-- start --
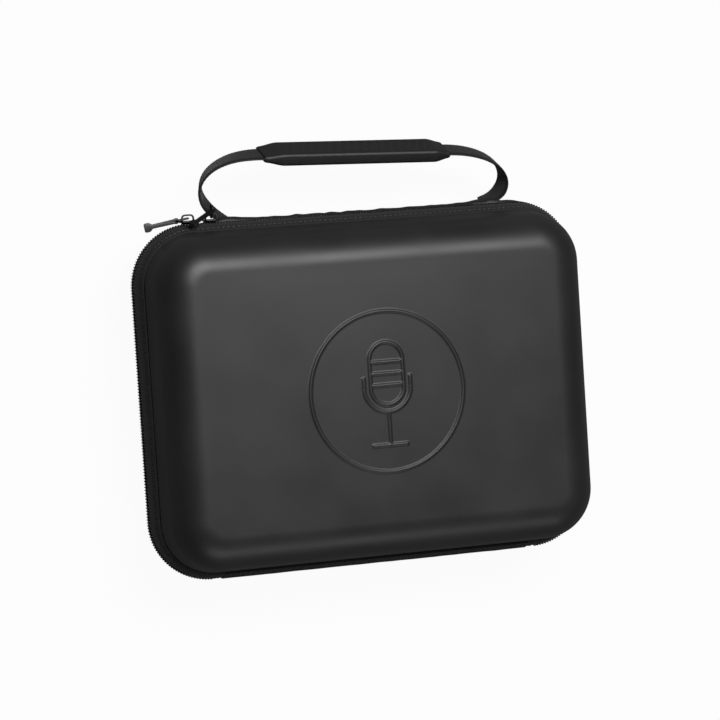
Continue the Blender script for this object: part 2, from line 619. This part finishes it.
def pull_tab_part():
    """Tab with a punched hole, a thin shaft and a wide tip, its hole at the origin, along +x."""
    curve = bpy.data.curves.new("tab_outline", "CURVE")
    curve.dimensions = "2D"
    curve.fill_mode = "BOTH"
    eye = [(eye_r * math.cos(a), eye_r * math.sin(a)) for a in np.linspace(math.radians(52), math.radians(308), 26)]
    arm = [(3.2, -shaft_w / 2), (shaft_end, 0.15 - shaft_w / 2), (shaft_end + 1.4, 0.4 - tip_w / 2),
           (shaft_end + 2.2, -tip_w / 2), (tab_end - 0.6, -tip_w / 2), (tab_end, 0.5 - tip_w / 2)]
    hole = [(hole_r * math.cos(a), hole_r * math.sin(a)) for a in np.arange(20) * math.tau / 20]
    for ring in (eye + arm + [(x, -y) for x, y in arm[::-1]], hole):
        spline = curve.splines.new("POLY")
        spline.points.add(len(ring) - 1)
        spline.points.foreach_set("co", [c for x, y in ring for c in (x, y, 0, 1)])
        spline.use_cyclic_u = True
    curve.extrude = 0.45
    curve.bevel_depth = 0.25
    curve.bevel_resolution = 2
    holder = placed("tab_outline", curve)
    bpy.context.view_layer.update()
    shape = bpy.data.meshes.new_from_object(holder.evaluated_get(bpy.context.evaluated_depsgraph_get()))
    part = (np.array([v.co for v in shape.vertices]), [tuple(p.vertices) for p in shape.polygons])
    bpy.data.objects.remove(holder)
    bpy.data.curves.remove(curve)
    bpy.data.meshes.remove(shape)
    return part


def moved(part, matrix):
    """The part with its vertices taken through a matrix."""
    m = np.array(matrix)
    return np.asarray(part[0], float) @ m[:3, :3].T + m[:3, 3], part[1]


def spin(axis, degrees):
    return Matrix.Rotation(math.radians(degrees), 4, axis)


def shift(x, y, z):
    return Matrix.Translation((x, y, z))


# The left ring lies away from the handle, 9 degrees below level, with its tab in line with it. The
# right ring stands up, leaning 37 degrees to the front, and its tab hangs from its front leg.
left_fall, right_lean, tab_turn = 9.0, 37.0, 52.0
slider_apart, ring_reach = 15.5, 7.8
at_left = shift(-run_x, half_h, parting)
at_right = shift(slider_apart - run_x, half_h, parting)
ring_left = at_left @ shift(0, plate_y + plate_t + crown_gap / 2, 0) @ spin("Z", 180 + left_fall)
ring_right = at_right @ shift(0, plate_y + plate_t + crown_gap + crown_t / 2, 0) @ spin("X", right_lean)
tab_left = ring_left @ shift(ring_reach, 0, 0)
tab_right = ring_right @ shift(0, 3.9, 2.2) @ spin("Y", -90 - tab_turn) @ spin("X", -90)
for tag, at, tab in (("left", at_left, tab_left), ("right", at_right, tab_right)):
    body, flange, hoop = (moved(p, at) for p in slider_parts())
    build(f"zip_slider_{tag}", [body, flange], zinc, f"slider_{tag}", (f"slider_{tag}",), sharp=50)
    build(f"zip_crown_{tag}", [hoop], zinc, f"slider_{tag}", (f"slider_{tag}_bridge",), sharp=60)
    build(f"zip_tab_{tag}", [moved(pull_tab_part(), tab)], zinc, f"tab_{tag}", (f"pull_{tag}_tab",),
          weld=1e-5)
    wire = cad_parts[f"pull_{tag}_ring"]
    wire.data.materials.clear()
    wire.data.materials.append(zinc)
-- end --
# [What you should do]
Copy out the material word for word and line for line.

# [Right answer]
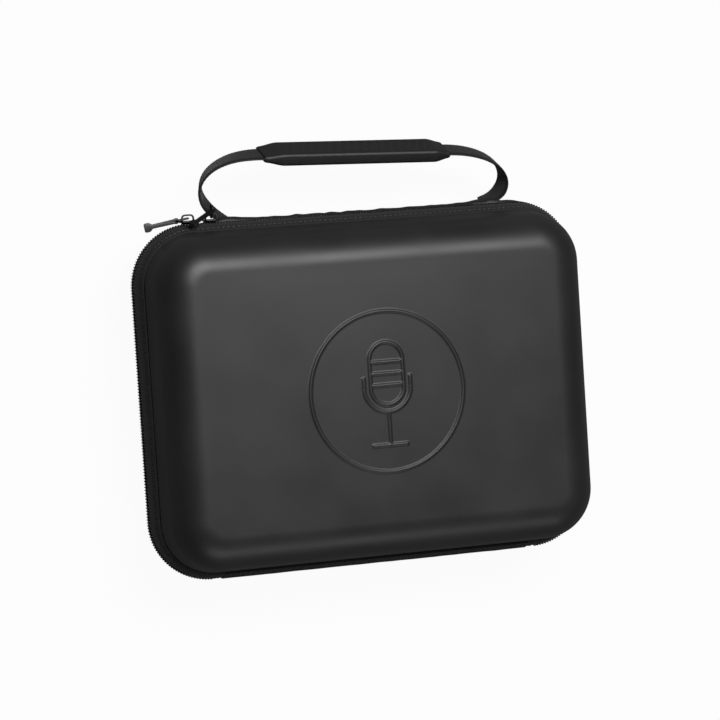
Continue the Blender script for this object: part 2, from line 619. This part finishes it.
def pull_tab_part():
    """Tab with a punched hole, a thin shaft and a wide tip, its hole at the origin, along +x."""
    curve = bpy.data.curves.new("tab_outline", "CURVE")
    curve.dimensions = "2D"
    curve.fill_mode = "BOTH"
    eye = [(eye_r * math.cos(a), eye_r * math.sin(a)) for a in np.linspace(math.radians(52), math.radians(308), 26)]
    arm = [(3.2, -shaft_w / 2), (shaft_end, 0.15 - shaft_w / 2), (shaft_end + 1.4, 0.4 - tip_w / 2),
           (shaft_end + 2.2, -tip_w / 2), (tab_end - 0.6, -tip_w / 2), (tab_end, 0.5 - tip_w / 2)]
    hole = [(hole_r * math.cos(a), hole_r * math.sin(a)) for a in np.arange(20) * math.tau / 20]
    for ring in (eye + arm + [(x, -y) for x, y in arm[::-1]], hole):
        spline = curve.splines.new("POLY")
        spline.points.add(len(ring) - 1)
        spline.points.foreach_set("co", [c for x, y in ring for c in (x, y, 0, 1)])
        spline.use_cyclic_u = True
    curve.extrude = 0.45
    curve.bevel_depth = 0.25
    curve.bevel_resolution = 2
    holder = placed("tab_outline", curve)
    bpy.context.view_layer.update()
    shape = bpy.data.meshes.new_from_object(holder.evaluated_get(bpy.context.evaluated_depsgraph_get()))
    part = (np.array([v.co for v in shape.vertices]), [tuple(p.vertices) for p in shape.polygons])
    bpy.data.objects.remove(holder)
    bpy.data.curves.remove(curve)
    bpy.data.meshes.remove(shape)
    return part


def moved(part, matrix):
    """The part with its vertices taken through a matrix."""
    m = np.array(matrix)
    return np.asarray(part[0], float) @ m[:3, :3].T + m[:3, 3], part[1]


def spin(axis, degrees):
    return Matrix.Rotation(math.radians(degrees), 4, axis)


def shift(x, y, z):
    return Matrix.Translation((x, y, z))


# The left ring lies away from the handle, 9 degrees below level, with its tab in line with it. The
# right ring stands up, leaning 37 degrees to the front, and its tab hangs from its front leg.
left_fall, right_lean, tab_turn = 9.0, 37.0, 52.0
slider_apart, ring_reach = 15.5, 7.8
at_left = shift(-run_x, half_h, parting)
at_right = shift(slider_apart - run_x, half_h, parting)
ring_left = at_left @ shift(0, plate_y + plate_t + crown_gap / 2, 0) @ spin("Z", 180 + left_fall)
ring_right = at_right @ shift(0, plate_y + plate_t + crown_gap + crown_t / 2, 0) @ spin("X", right_lean)
tab_left = ring_left @ shift(ring_reach, 0, 0)
tab_right = ring_right @ shift(0, 3.9, 2.2) @ spin("Y", -90 - tab_turn) @ spin("X", -90)
for tag, at, tab in (("left", at_left, tab_left), ("right", at_right, tab_right)):
    body, flange, hoop = (moved(p, at) for p in slider_parts())
    build(f"zip_slider_{tag}", [body, flange], zinc, f"slider_{tag}", (f"slider_{tag}",), sharp=50)
    build(f"zip_crown_{tag}", [hoop], zinc, f"slider_{tag}", (f"slider_{tag}_bridge",), sharp=60)
    build(f"zip_tab_{tag}", [moved(pull_tab_part(), tab)], zinc, f"tab_{tag}", (f"pull_{tag}_tab",),
          weld=1e-5)
    wire = cad_parts[f"pull_{tag}_ring"]
    wire.data.materials.clear()
    wire.data.materials.append(zinc)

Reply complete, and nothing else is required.